Problem to work on
In the entries below, identify every line with the string "rigid" and copy it.

........

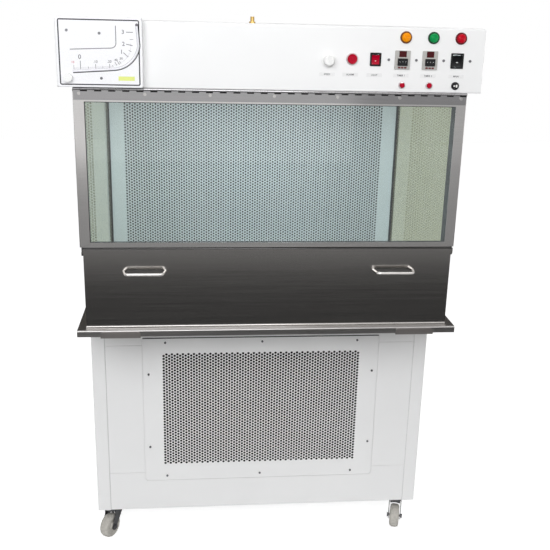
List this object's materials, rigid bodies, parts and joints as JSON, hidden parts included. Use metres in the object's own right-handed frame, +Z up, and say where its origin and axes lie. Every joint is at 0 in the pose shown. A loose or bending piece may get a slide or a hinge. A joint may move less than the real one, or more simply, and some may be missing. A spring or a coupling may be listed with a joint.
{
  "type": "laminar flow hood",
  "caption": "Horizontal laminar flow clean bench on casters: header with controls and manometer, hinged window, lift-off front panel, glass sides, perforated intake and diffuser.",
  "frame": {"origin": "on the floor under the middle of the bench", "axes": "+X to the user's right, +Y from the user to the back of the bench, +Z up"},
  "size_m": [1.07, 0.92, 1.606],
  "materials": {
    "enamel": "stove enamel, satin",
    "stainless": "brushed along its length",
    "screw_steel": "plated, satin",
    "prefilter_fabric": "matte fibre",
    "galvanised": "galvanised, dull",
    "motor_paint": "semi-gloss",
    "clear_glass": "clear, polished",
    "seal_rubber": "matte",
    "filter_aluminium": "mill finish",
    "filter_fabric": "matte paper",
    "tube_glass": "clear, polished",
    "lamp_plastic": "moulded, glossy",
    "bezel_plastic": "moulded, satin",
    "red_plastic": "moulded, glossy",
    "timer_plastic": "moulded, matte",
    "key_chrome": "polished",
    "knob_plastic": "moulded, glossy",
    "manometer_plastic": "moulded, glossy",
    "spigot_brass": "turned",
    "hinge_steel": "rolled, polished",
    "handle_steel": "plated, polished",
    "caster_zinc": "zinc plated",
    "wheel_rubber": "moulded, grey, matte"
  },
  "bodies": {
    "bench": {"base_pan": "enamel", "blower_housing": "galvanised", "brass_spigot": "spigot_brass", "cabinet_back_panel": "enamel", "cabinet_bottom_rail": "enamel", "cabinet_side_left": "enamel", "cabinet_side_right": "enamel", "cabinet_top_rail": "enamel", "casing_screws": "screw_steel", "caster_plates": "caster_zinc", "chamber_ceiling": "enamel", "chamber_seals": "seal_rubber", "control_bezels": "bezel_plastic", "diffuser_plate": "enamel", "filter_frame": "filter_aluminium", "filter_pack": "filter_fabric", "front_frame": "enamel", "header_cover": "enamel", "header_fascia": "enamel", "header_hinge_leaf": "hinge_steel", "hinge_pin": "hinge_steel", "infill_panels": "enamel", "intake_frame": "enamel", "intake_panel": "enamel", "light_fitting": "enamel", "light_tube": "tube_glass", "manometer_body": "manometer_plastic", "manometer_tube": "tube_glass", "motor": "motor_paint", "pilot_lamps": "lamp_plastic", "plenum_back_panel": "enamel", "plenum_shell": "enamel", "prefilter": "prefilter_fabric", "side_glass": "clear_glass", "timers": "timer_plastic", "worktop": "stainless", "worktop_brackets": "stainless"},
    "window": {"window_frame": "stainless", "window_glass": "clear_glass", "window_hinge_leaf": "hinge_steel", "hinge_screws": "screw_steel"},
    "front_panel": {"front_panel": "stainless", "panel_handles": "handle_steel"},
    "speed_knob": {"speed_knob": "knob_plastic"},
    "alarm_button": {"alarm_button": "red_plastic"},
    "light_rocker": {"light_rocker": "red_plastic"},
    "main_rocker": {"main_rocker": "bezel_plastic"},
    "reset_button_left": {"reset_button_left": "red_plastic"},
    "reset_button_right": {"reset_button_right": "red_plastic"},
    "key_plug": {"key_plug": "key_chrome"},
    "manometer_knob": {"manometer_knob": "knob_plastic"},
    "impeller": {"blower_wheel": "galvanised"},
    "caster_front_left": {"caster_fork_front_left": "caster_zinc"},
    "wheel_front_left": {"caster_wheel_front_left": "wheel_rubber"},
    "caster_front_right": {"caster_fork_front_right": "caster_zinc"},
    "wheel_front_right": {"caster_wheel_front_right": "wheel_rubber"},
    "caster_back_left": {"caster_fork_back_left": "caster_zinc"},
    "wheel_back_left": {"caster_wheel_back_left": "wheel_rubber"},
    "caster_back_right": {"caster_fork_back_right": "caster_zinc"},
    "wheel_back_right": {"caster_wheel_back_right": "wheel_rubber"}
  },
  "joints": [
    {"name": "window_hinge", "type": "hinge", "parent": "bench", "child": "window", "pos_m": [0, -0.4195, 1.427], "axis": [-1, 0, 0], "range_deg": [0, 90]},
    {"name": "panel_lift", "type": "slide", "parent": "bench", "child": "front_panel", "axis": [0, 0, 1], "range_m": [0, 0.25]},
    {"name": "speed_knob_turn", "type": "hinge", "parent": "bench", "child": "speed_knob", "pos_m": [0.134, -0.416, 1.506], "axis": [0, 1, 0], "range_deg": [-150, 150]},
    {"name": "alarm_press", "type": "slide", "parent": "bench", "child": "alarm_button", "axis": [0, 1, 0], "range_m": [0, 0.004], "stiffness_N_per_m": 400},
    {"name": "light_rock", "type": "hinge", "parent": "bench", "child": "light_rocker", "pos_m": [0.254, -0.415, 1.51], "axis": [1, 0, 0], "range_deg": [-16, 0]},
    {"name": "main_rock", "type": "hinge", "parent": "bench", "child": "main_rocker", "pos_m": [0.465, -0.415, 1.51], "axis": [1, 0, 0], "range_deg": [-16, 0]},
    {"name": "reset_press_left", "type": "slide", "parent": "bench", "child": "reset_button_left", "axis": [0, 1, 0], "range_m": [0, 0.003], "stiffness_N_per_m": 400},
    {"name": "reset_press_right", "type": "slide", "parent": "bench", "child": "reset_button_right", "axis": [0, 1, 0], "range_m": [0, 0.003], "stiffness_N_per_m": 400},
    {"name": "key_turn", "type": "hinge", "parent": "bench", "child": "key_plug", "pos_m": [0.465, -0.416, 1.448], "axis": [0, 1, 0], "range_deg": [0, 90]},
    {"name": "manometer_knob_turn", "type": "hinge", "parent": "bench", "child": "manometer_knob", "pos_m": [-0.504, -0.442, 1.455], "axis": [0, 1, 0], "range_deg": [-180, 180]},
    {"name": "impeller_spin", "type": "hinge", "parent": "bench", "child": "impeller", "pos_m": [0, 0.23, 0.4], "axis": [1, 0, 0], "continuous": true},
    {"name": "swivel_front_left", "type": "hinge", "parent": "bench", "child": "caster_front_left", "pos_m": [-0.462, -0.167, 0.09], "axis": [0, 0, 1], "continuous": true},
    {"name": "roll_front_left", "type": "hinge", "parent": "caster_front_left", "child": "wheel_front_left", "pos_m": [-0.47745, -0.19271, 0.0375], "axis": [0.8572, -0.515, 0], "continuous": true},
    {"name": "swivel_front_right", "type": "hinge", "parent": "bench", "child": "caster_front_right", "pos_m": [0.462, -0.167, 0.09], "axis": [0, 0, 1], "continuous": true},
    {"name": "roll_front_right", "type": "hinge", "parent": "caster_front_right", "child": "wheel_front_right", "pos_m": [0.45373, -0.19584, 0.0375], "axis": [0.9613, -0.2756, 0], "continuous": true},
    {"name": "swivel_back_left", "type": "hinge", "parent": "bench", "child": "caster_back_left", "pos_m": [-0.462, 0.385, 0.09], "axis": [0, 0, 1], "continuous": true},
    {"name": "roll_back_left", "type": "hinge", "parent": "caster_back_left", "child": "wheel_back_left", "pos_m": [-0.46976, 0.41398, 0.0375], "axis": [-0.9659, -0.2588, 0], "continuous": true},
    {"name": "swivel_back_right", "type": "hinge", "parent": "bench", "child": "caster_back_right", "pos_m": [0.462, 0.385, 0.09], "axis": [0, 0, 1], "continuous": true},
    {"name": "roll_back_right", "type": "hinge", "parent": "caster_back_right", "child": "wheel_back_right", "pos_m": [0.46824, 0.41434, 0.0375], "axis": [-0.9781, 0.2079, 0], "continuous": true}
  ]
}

........

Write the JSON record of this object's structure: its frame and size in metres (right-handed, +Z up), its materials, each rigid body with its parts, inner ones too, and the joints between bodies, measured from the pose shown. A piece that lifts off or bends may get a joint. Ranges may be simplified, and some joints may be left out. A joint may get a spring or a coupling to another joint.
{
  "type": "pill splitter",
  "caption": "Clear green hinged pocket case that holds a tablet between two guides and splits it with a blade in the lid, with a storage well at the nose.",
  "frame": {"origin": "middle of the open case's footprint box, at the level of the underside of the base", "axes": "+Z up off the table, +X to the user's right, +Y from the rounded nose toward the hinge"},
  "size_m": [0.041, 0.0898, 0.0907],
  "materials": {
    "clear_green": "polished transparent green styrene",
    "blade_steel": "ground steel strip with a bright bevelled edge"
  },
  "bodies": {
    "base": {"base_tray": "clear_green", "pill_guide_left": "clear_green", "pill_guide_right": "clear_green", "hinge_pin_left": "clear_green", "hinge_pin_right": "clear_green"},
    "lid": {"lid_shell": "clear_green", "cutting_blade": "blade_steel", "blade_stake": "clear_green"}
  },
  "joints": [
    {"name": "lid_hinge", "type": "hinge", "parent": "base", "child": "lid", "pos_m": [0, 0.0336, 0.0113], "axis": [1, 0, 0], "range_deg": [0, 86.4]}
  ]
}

........

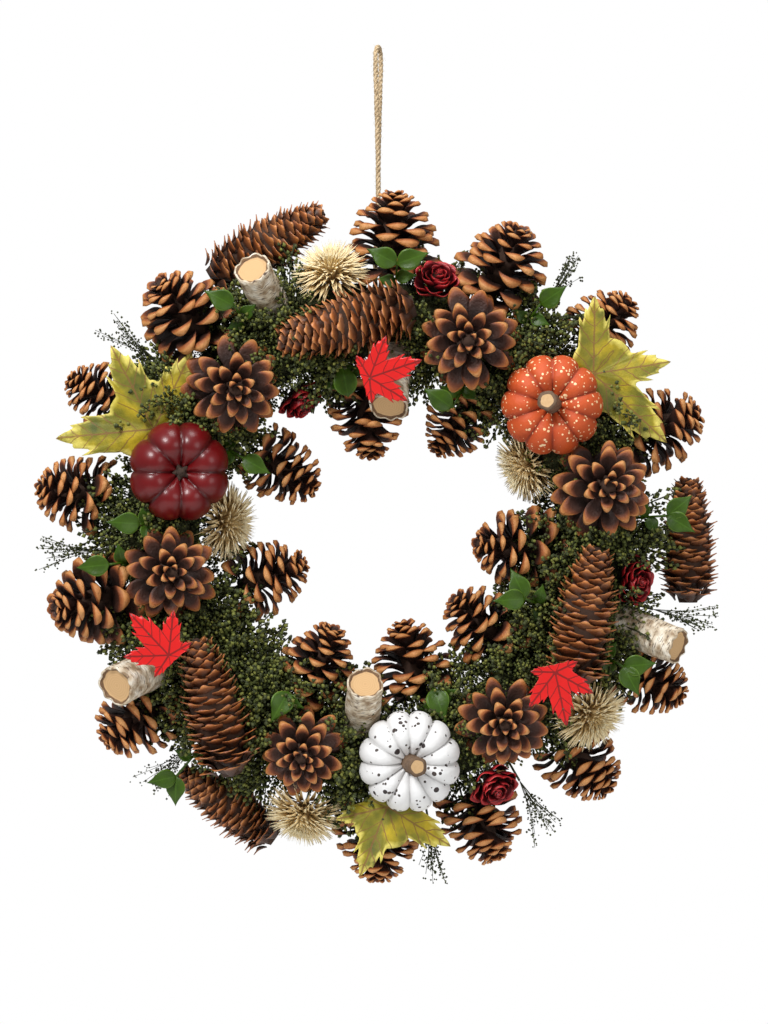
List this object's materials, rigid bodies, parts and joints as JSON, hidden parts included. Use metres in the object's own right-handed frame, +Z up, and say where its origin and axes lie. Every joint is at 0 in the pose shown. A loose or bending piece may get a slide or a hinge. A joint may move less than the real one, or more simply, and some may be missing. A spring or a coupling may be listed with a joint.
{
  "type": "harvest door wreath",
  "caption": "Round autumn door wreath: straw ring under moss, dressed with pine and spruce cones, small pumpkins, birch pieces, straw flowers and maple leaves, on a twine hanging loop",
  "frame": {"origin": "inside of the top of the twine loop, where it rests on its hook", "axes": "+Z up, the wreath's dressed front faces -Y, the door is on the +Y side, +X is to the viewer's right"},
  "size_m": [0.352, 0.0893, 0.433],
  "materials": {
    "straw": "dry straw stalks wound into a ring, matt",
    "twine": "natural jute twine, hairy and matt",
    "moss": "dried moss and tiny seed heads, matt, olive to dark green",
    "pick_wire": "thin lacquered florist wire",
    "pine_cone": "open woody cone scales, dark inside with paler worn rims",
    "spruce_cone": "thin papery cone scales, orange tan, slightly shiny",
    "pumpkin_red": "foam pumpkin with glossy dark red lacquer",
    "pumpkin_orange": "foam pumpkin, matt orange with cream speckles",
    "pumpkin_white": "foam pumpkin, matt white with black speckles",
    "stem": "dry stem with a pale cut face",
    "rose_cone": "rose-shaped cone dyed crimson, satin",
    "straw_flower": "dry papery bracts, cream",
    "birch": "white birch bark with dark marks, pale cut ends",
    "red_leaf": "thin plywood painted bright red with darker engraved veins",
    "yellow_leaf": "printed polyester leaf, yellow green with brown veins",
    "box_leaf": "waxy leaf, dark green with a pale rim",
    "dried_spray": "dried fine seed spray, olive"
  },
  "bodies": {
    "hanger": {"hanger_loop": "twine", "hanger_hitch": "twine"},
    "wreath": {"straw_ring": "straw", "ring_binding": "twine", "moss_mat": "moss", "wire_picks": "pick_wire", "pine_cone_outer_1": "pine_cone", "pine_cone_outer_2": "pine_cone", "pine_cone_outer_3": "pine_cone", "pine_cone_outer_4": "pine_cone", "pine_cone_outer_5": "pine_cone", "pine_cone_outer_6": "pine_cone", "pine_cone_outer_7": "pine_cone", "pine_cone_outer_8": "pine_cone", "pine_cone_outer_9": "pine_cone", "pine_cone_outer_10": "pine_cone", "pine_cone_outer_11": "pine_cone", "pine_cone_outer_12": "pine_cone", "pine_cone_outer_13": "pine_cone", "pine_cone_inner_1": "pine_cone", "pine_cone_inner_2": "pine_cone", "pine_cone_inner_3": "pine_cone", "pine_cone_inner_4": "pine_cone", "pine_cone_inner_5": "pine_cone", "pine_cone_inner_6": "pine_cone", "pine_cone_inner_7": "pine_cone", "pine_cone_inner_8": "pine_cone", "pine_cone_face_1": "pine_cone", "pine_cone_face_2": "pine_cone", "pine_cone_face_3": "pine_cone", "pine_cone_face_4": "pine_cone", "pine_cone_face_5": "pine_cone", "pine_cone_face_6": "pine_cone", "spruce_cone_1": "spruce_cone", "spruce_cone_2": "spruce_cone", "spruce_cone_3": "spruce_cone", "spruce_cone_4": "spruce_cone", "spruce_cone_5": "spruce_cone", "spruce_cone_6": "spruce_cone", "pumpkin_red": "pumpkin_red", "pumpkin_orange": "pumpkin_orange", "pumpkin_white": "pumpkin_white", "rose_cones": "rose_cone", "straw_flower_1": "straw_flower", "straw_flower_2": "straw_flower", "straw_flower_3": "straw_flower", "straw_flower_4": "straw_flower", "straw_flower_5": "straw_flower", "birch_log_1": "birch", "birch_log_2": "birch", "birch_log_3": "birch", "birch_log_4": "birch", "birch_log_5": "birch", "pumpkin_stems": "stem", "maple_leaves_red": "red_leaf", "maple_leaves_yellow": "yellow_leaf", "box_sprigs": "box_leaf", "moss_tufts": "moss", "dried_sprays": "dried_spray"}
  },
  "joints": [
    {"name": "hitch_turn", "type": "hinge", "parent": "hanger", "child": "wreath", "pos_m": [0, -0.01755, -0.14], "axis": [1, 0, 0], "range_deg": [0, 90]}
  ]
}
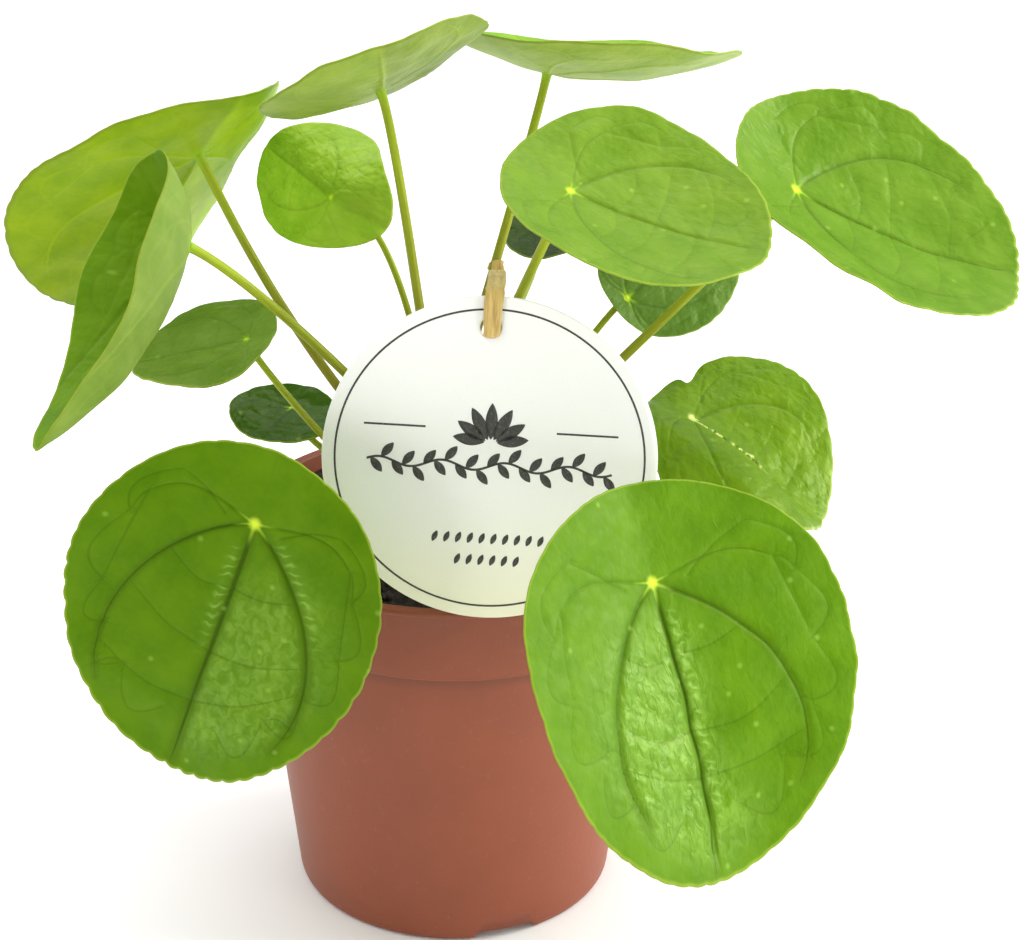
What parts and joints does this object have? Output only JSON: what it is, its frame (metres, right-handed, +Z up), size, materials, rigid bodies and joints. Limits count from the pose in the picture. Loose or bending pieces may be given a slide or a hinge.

........

Result of the task
List this object's materials, rigid bodies, parts and joints as JSON, hidden parts included. Use metres in the object's own right-handed frame, +Z up, and say where its origin and axes lie. Every joint is at 0 in the pose shown. A loose or bending piece may get a slide or a hinge. A joint may move less than the real one, or more simply, and some may be missing. A spring or a coupling may be listed with a joint.
Write the JSON record of this object's structure: its frame and size in metres (right-handed, +Z up), its materials, each rigid body with its parts, inner ones too, and the joints between bodies, measured from the pose shown. A piece that lifts off or bends may get a joint. Ranges may be simplified, and some joints may be left out. A joint may get a spring or a coupling to another joint.
List this object's materials, rigid bodies, parts and joints as JSON, hidden parts included. Use metres in the object's own right-handed frame, +Z up, and say where its origin and axes lie. Every joint is at 0 in the pose shown. A loose or bending piece may get a slide or a hinge. A joint may move less than the real one, or more simply, and some may be missing. A spring or a coupling may be listed with a joint.
What parts and joints does this object have? Output only JSON: what it is, its frame (metres, right-handed, +Z up), size, materials, rigid bodies and joints. Limits count from the pose in the picture. Loose or bending pieces may be given a slide or a hinge.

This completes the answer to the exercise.